E mentre il ministro degli esteri Franco Frattini cerca di ricucire i rapporti con la Romania e con la Libia, da Bruxelles arriva una mezza doccia fredda: in un comunicato, la Commissione europea ha precisato che non ci sarà alcuna revisione del trattato di Schengen, come invece aveva chiesto Frattini.
Intanto, anche se i «grandi» media non ne parlano, ci sono anche buone notizie: arrivano da Genova e da Mantova. Il giunta comunale del capoluogo ligure, infatti, non solo ha rifiutato la proposte del ministro Roberto Maroni di istituire un Commissario straordinario per i rom, ma ha anche proposto di aprire nelle prossime settimane un paio di ostelli per l’accoglienza delle famiglie allargate rom e di altri senza dimora della città. «Per vent’anni Genova ha avuto due grandi campi rom, uno a Bolzaneto di sinti, e uno a Monassana di rom per lo più serbi–racconta Antonio Bruno, consiliere Prc–Negli ultimi mesi era nato un campo abusivo nell’area delle fabbrica abbandonata Miralanza, nel quartiere Fegino, che ospita trecento rom. La scorsa settimana alcuni abitanti hanno organizzato una Passeggiata per la legalità contro di loro. Con l’idea degli ostelli vogliamo dimostrare che è possibile, pur tra molte difficoltà, sperimentare politiche sociali diverse. Abbiamo già individuato una prima casa abbandonata di proprietà pubblica che potrebbe presto essere destinata ad ostello».

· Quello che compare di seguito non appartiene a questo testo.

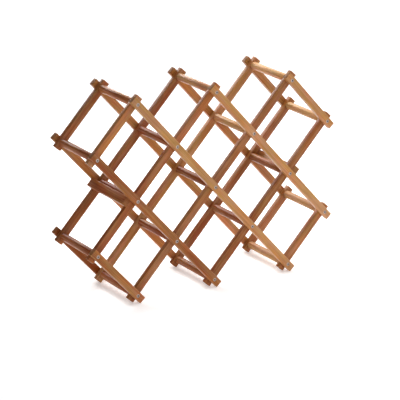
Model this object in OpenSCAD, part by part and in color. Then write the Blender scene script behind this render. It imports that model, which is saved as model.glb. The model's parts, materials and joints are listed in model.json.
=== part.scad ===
// Folding lattice wine rack: two crossed lattices of slats, front and back,
// pivoted on screws at the ends of round dowels that run from front to back.
//
// Frame: X to the right, Y to the back, Z up. The origin is on the floor under
// the middle of the rack. Falling slats run down to the right, rising slats run
// up to the right. A crossing is named by its falling slat f and its rising
// slat r, each counted from 0 on the left.

/* [Lattice] */
// Distance between two crossings along a slat
pitch = 120; // [105:1:135]
// Angle of every slat above the horizontal when the rack stands open
lattice_angle = 47.5; // [42:0.5:52]

/* [Slats] */
// Width of a slat, across its length
slat_w = 14; // [12:0.5:18]
// Thickness of a slat, front to back
slat_t = 10; // [8:0.5:12]
// Length of a slat beyond the centre of its last crossing
slat_over = 14.5; // [12:0.5:20]

/* [Dowels] */
// Diameter of a dowel
dowel_d = 14.5; // [13:0.5:16]
// Length of a dowel between the two lattices
dowel_len = 106; // [90:1:130]
// Chamfer around a dowel's ends
dowel_chamfer = 0.6; // [0.3:0.1:1.5]

/* [Screws] */
// Diameter of a screw's shank and thread
screw_d = 4; // [3.5:0.1:4.5]
// Diameter of a screw's countersunk head
screw_head_d = 7.2; // [6.5:0.1:8]
// Length of a screw from the top of its head to its point
screw_len = 35; // [30:1:40]
// Depth of a head below the face of its slat
screw_sunk = 0.3; // [0.1:0.1:0.8]

/* [Stop bars] */
// Thickness of a stop bar, away from the rising slat that leans on it
stop_t = 12; // [8:0.5:15]
// Width of a stop bar, away from the falling slat that carries it
stop_w = 16.5; // [12:0.5:20]
// Overlap of a stop bar's near edge with the falling slat that carries it
stop_lap = 2.8; // [1.5:0.1:3.2]

/* [Clearances] */
// Free gap between neighbouring layers of slats and dowels
layer_gap = 0.3; // [0.2:0.05:0.5]
// Free gap between a stop bar and the rising slat that leans on it
stop_gap = 0.3; // [0.2:0.05:0.6]
// Radial clearance of a screw in a slat
pivot_play = 0.05; // [0.02:0.01:0.1]

/* [Hidden] */
// Number of slats of each kind in one lattice
slats = 5;
// First and last crossing on slat 0 to 4, the same for both kinds of slat
SPAN = [[1, 2], [0, 3], [0, 4], [1, 4], [2, 3]];
// Names of the five rows of crossings, from the top down
ROWS = ["top", "upper", "middle", "lower", "bottom"];
// The crossing at the middle of the bottom row
BASE = [1, 3];
// The two crossings beside which a stop bar sits, left and right
STOPS = [[1, 1], [3, 3]];

middle = (slats - 1) / 2;
depth = 4 * slat_t + 4 * layer_gap + dowel_len;
step_x = pitch * cos(lattice_angle);
step_z = pitch * sin(lattice_angle);
foot_drop = slat_over * sin(lattice_angle) + slat_w / 2 * cos(lattice_angle);
mid_z = 2 * step_z + foot_drop;
side_angle = 2 * lattice_angle;
stop_len = depth - 2 * slat_t;
head_h = (screw_head_d - screw_d) / 2;
// Length of a screw inside its dowel, below the head, the slats and the gaps
screw_reach = screw_len + screw_sunk - 2 * slat_t - 2 * layer_gap;
// Cross recess of a screw head, and the length of the screw's point
cross_w = 0.9;
cross_l = 4.2;
cross_depth = 1.4;
point_len = 4;
// Radial play of a screw in its pilot hole, and the overshoot of every cut
pilot_play = 0.02;
slack = 1;
wood_fall = "peru";
wood_rise = "sienna";
wood_dowel = "burlywood";

function first(k) = SPAN[k][0];
function last(k) = SPAN[k][1];
function has(f, r) = r >= first(f) && r <= last(f);
function cross_x(f, r) = step_x * (f + r - 2 * middle);
function cross_z(f, r) = mid_z + step_z * (f - r);
function row_start(row) = [for (f = [0 : slats - 1]) if (has(f, f - 2 + row)) f][0];
function place_in_row(f, r) = f - row_start(2 - (f - r)) + 1;
function dowel_name(f, r) = str("dowel_", ROWS[2 - (f - r)], "_", place_in_row(f, r));
function is_base(f, r) = f == BASE[0] && r == BASE[1];

SIDES = ["front", "back"];

// Sets its children at the front as drawn, or turned about Z to the back
module on_side(side) {
    rotate([0, 0, side == "front" ? 0 : 180]) children();
}

// Moves its children's origin to a crossing, seen from the chosen side
module at_crossing(side, f, r) {
    mirror_x = side == "front" ? 1 : -1;
    translate([mirror_x * cross_x(f, r), 0, cross_z(f, r)]) children();
}

// Plain bar with its front face in the plane Y = 0 and its length along X
module bar(length, width, thickness) {
    translate([-length / 2, 0, -width / 2]) cube([length, thickness, width]);
}

// Bore along Y through a slat whose front face is in the plane Y = 0
module pivot_hole() {
    rotate([-90, 0, 0])
        translate([0, 0, -slack])
            cylinder(h = slat_t + 2 * slack, r = screw_d / 2 + pivot_play, $fn = 48);
}

// Seat of a sunk screw head in the plane Y = 0
module countersink() {
    seat_r = screw_head_d / 2 + pivot_play;
    rotate([-90, 0, 0]) {
        translate([0, 0, -slack])
            cylinder(h = slack + screw_sunk, r = seat_r, $fn = 48);
        translate([0, 0, screw_sunk])
            cylinder(h = head_h, r1 = seat_r, r2 = screw_d / 2 + pivot_play, $fn = 48);
    }
}

// Slat k with a hole at each crossing; sunk slats also hold the screw heads
module slat(k, lean, sunk) {
    count = last(k) - first(k);
    rotate([0, lean, 0])
        difference() {
            bar(count * pitch + 2 * slat_over, slat_w, slat_t);
            for (i = [0 : count])
                translate([(i - count / 2) * pitch, 0, 0]) {
                    pivot_hole();
                    if (sunk) countersink();
                }
        }
}

// Outer slat, which runs down to the right when seen from the front
module falling_slat(side, f) {
    lean = side == "front" ? lattice_angle : -lattice_angle;
    mid_r = (first(f) + last(f)) / 2;
    color(wood_fall)
        on_side(side)
            at_crossing(side, f, mid_r)
                translate([0, -depth / 2, 0]) slat(f, lean, true);
}

// Inner slat, which runs up to the right when seen from the front
module rising_slat(side, r) {
    lean = side == "front" ? -lattice_angle : lattice_angle;
    mid_f = (first(r) + last(r)) / 2;
    color(wood_rise)
        on_side(side)
            at_crossing(side, mid_f, r)
                translate([0, -depth / 2 + slat_t + layer_gap, 0]) slat(r, lean, false);
}

// Round dowel with chamfered ends and a pilot hole for a screw in each
module dowel(f, r) {
    radius = dowel_d / 2;
    pilot_r = screw_d / 2 + pilot_play;
    pilot_depth = screw_reach + slack;
    color(wood_dowel)
        translate([cross_x(f, r), -dowel_len / 2, cross_z(f, r)])
            rotate([-90, 0, 0])
                difference() {
                    rotate_extrude($fn = 64)
                        polygon([
                            [0, 0],
                            [radius - dowel_chamfer, 0],
                            [radius, dowel_chamfer],
                            [radius, dowel_len - dowel_chamfer],
                            [radius - dowel_chamfer, dowel_len],
                            [0, dowel_len]
                        ]);
                    for (z = [-slack, dowel_len - pilot_depth])
                        translate([0, 0, z])
                            cylinder(h = pilot_depth + slack, r = pilot_r, $fn = 48);
                }
}

// Countersunk wood screw along +Y, with the top of its head in the plane Y = 0
module screw() {
    shank_r = screw_d / 2;
    rotate([-90, 0, 0])
        difference() {
            rotate_extrude($fn = 48)
                polygon([
                    [0, 0],
                    [screw_head_d / 2, 0],
                    [shank_r, head_h],
                    [shank_r, screw_len - point_len],
                    [0, screw_len]
                ]);
            for (turn = [0, 90])
                rotate([0, 0, turn])
                    translate([-cross_l / 2, -cross_w / 2, -slack])
                        cube([cross_l, cross_w, cross_depth + slack]);
        }
}

module screw_at(side, f, r) {
    color("silver")
        on_side(side)
            at_crossing(side, f, r)
                translate([0, -depth / 2 + screw_sunk, 0]) screw();
}

// All the screws of one falling slat, apart from the base dowel's own screw
module screws(side, f) {
    for (r = [first(f) : last(f)])
        if (!is_base(f, r)) screw_at(side, f, r);
}

// Bar between the falling slats, in the outer corner of a crossing. It lies
// along the side of the rising slat, so the lattice can't spread any further.
module stop_bar(hand) {
    crossing = hand == "left" ? STOPS[0] : STOPS[1];
    turn = hand == "left" ? 180 : 0;
    near = slat_w / 2 + stop_gap;
    slat_edge = (slat_w / 2 + near * cos(side_angle)) / sin(side_angle);
    color(wood_fall)
        translate([cross_x(crossing[0], crossing[1]), 0, cross_z(crossing[0], crossing[1])])
            rotate([0, turn - lattice_angle, 0])
                translate([slat_edge - stop_lap, -stop_len / 2, -near - stop_t])
                    cube([stop_w, stop_len, stop_t]);
}

for (side = SIDES, k = [0 : slats - 1]) {
    falling_slat(side, k);
    rising_slat(side, k);
    screws(side, k);
}
for (f = [0 : slats - 1], r = [first(f) : last(f)])
    dowel(f, r);
stop_bar("left");  // left_stop_bar
stop_bar("right");  // right_stop_bar
for (side = SIDES)
    screw_at(side, BASE[0], BASE[1]);
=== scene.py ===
"""The looks of a folding lattice wine rack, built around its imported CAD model. Lengths are in metres."""

import json
import math
import random

import bmesh
import bpy
import numpy as np
from mathutils import Matrix, Vector


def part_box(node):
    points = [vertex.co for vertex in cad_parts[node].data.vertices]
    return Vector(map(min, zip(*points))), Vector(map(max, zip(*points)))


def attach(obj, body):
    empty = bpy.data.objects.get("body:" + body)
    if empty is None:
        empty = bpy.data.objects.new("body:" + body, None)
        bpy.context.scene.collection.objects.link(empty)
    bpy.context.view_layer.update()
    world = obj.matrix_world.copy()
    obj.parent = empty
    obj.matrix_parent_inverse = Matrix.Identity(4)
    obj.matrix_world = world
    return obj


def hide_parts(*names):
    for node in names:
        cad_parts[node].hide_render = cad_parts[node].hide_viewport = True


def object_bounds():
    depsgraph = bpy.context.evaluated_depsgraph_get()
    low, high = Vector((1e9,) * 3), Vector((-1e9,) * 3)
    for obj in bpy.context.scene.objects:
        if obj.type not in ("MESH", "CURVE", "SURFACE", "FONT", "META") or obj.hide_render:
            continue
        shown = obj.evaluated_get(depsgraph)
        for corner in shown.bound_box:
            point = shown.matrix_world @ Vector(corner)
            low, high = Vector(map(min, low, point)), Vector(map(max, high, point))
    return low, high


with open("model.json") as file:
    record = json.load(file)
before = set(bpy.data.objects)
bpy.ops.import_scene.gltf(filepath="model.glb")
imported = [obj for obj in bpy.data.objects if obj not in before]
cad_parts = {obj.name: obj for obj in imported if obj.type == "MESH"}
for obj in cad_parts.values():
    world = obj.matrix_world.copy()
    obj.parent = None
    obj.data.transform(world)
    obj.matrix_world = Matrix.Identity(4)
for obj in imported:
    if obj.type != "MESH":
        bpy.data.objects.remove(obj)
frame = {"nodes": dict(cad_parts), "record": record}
CAD_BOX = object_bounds()
BODIES = frame["record"]["behaviour"]["bodies"]
SLOT_OF = {part["node"]: part["material_slot"] for part in frame["record"]["subparts"]}
BODY_OF = {node: body for body, nodes in BODIES.items() for node in nodes}
DOWELS = sorted(node for node in SLOT_OF if node.startswith("dowel_"))
SCREWS = sorted(node for node in SLOT_OF if "screw" in node)

# ---------------------------------------------------------------- sizes of the wood

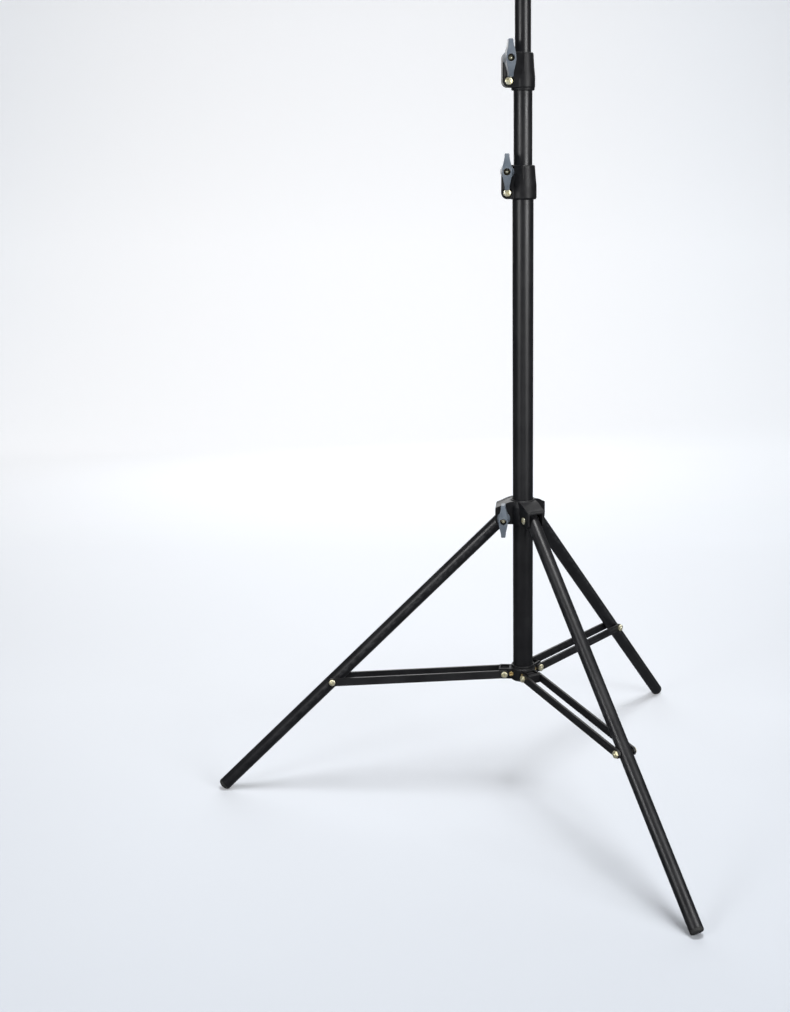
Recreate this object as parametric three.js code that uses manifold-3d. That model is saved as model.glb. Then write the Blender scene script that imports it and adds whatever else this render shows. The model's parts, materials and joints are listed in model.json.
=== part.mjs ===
// A three-section photographic light stand, standing open.
// Millimetres, +Z up. The origin is on the floor, on the mast's axis, and the knobs face -Y.
import * as THREE from "three";
import { mergeVertices } from "three/addons/utils/BufferGeometryUtils.js";
import Module from "manifold-3d";

const wasm = await Module();
wasm.setup();

// Driving dimensions.
const LEG_ANGLE = 45; // of an open leg from vertical, degrees
const BRACE_DROP = 3.5; // of an open brace below level, degrees
const PIVOT_RADIUS = 23.75; // mast axis to the leg pivots and the brace pivots
const LEG_LENGTH = 535.8; // collar pivot to the end of the foot cap
const LEG_TO_BRACE = 318; // collar pivot to brace pivot, along the leg
const LEG_AZIMUTHS = { left: 180, front: 300, rear: 60 };

const LOWER_TUBE = { radius: 12.7, wall: 1.2, top: 800 };
const MIDDLE_TUBE = { radius: 11.1, wall: 1.2, bottom: 288.5, top: 928.5 };
const UPPER_TUBE = { radius: 9.525, wall: 1.1, bottom: 498, top: 1134 };
const LEG_TUBE = { radius: 8.3, wall: 1 };
const FOOT_CAP = { radius: 8.4, round: 3, flange: 5, stem: 16 };
const BRACE = { height: 10.5, thickness: 2.8, inner: 9 };

const LOWER_CLAMP = { bottom: 773, top: 812.3, earAxis: 18.5, ring: 0.8, turn: 1.6, girth: 16.2 };
const UPPER_CLAMP = { bottom: 895.9, top: 938, earAxis: 17.5, ring: 3.4, turn: 9, girth: 14.3 };
const CLAMP_BOLT_DEPTH = 7.1; // clamp top to knob bolt
const CLAMP_SCREW_DEPTH = 31.7; // clamp top to body screw
const EAR_RADIUS = 7.3;
const KNOB_SEAT = 13.4; // bolt-axis plane of an ear to the knob's foot

const SPIGOT = { bottom: 1118, radius: 12.3, sleeve: 19, chamfer: 3.2, depth: 16 };
const COLLAR = { bore: 13.1, rim: 17.4, bottom: -8.5, top: 22.5, gap: 8.7, ear: 12, reach: 34.5, seat: 13.8 };
const CASTING = { hub: 16.2, bottom: 163.5, step: 179.8, rim: 14.8, top: 184 };
const LUG = { halfWidth: 8.6, halfHeight: 7, reach: 31.5, wall: 2.2, pocket: 3.6 };

const SHANK = 2.4; // radius of every pivot screw
const FIT = 0.3; // clearance between pieces that touch
const SNUG = 0.1; // clearance between turned pieces on one axis

// Worked-out geometry: the collar's height stands the foot caps on the floor.
const RADIANS = Math.PI / 180;
const legSine = Math.sin(LEG_ANGLE * RADIANS);
const braceLength = (LEG_TO_BRACE * legSine) / Math.cos(BRACE_DROP * RADIANS);
const footReach = LEG_LENGTH - FOOT_CAP.round + FOOT_CAP.radius - FOOT_CAP.round;
const collarHeight = footReach * legSine + FOOT_CAP.round;
const braceRise = LEG_TO_BRACE * legSine - braceLength * Math.sin(BRACE_DROP * RADIANS);
const castingHeight = collarHeight - braceRise;

const satin = (color, roughness) => new THREE.MeshStandardMaterial({ color, roughness });
const metal = (color, roughness) => {
  return new THREE.MeshStandardMaterial({ color, roughness, metalness: 1 });
};
const FINISH = {
  tube: satin(0x1b1c1e, 0.38),
  plastic: satin(0x202124, 0.55),
  inner: satin(0x2a2b2d, 0.6),
  knob: satin(0x5c6876, 0.5),
  rubber: satin(0x151516, 0.8),
  screw: metal(0xc9b47a, 0.3),
  brass: metal(0xb5944c, 0.35),
  nickel: metal(0xc8c9c6, 0.2),
};

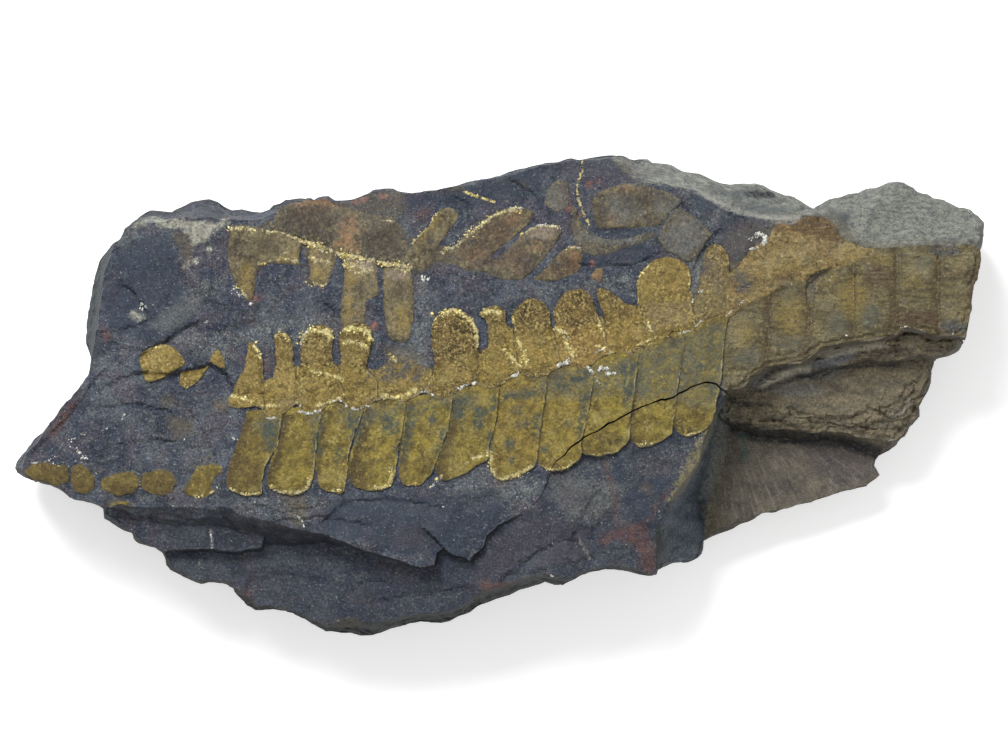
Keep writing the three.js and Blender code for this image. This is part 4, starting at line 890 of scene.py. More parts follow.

A Mantova, invece, ieri e oggi domenica 18 maggio si incontrano decine di associazioni e gruppi informali rom per dare vita alla federazione “Rom e Sinti Insieme”. Si tratta di una rete, completamente autogestita, nata nel 2007 per unire tutte le popolazioni e le organizzazioni rom e sinte in Italia. Uno degli obiettivi del comitato, spiegano i promotori, è la costruzione di un’effettiva partecipazione politica dei rom: anche per questo, nei mesi scorsi la nascente rete ha diffuso una lettera-documento dal titolo «7 punti per i politici italiani», con cui chiede alla politica e alla società di riconoscere i rom e i sinti come soggetti sociali attivi. I sette punti riguardano in particolare: la partecipazione diretta dei rom, l’istituzione di un Ufficio nazionale e uffici periferici con la partecipazione dei rom, il riconoscimento status di minoranza, la parità di trattamento di fronte alla legge, l’introduzione del diritto di suolo [jus soli, chi nasce in Italia ne è per ciò stesso cittadino], il superamento dei «campi nomadi» e la promozione delle culture rom e sinte per superare pregiudizi e stereotipi. L’obiettivo, insomma, è di «superare le politiche assistenziali di inclusione sociale, di integrazione, di assimilazione e promuovere in maniera costruttiva politiche di interazione, di partecipazione diretta e di mediazione culturale. La finalità è rendere le minoranze sinte e rom protagoniste sociali pensanti».